[Instructions to follow] Copy each line of the material below that includes the string "this".

[Source material]
--- START ---
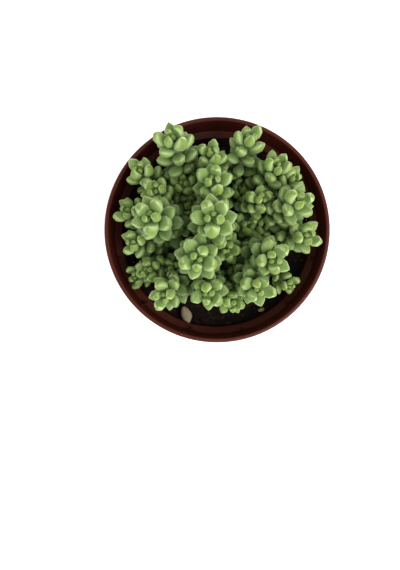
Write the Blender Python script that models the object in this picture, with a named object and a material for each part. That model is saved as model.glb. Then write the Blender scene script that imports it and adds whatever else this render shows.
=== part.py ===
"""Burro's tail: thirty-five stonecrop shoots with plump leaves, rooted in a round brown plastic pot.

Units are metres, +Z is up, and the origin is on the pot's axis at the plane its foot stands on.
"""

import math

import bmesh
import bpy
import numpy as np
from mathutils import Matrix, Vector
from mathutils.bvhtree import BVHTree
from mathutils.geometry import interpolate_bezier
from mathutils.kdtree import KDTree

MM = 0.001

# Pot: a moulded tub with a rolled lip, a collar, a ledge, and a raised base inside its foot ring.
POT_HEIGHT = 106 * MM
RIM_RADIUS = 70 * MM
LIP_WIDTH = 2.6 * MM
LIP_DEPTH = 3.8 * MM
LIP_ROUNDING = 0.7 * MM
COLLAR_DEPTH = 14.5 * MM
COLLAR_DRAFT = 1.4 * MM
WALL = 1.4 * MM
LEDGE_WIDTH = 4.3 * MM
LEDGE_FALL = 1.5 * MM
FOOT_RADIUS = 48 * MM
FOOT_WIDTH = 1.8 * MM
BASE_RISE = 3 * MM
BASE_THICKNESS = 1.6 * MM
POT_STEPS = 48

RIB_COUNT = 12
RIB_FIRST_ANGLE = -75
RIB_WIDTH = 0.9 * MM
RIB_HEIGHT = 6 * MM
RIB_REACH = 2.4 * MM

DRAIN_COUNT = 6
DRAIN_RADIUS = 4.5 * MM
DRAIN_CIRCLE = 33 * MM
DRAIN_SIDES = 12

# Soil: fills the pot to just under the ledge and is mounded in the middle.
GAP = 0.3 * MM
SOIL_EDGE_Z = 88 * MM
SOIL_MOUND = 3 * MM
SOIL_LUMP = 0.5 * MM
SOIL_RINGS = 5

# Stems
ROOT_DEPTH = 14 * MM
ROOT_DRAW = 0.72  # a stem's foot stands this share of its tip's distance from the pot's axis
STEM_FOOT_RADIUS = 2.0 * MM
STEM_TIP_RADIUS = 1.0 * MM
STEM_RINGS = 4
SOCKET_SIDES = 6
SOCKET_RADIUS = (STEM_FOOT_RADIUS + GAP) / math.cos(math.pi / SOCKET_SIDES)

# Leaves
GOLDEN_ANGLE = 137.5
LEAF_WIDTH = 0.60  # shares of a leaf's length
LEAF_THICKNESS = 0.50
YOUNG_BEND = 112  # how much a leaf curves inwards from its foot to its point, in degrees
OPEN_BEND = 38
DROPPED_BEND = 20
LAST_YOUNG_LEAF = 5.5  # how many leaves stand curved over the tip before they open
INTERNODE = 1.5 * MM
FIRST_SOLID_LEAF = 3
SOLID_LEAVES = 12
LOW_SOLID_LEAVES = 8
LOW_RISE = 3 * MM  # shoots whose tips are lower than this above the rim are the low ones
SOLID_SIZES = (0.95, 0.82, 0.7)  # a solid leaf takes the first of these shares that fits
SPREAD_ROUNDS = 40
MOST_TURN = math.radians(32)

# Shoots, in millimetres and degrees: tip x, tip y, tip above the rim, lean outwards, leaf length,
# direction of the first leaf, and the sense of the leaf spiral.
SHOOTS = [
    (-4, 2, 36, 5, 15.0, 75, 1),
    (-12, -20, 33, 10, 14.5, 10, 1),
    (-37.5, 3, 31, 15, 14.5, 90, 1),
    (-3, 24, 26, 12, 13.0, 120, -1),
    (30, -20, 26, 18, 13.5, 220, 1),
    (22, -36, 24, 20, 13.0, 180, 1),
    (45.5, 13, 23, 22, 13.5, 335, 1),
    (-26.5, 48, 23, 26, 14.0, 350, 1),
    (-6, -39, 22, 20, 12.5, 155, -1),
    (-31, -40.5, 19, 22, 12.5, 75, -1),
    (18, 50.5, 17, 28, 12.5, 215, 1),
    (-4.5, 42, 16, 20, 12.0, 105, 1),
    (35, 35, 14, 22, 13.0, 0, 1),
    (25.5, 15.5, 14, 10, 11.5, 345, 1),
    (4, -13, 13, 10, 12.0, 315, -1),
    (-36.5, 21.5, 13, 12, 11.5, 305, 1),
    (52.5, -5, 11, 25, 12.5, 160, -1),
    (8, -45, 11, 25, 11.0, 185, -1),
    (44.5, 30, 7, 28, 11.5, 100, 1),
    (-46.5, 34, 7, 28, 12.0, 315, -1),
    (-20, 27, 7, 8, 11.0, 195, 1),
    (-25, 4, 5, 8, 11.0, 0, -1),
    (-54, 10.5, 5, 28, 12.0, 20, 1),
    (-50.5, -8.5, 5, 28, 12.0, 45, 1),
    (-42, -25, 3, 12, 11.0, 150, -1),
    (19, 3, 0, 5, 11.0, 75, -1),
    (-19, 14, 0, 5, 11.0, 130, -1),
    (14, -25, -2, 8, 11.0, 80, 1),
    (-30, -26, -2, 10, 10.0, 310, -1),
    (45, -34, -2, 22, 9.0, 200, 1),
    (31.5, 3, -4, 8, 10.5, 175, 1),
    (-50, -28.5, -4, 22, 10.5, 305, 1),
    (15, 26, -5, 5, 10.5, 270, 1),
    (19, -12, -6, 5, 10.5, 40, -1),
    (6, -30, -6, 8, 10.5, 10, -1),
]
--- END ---
[The answer]
Write the Blender Python script that models the object in this picture, with a named object and a material for each part. That model is saved as model.glb. Then write the Blender scene script that imports it and adds whatever else this render shows.
ROOT_DRAW = 0.72  # a stem's foot stands this share of its tip's distance from the pot's axis
LOW_RISE = 3 * MM  # shoots whose tips are lower than this above the rim are the low ones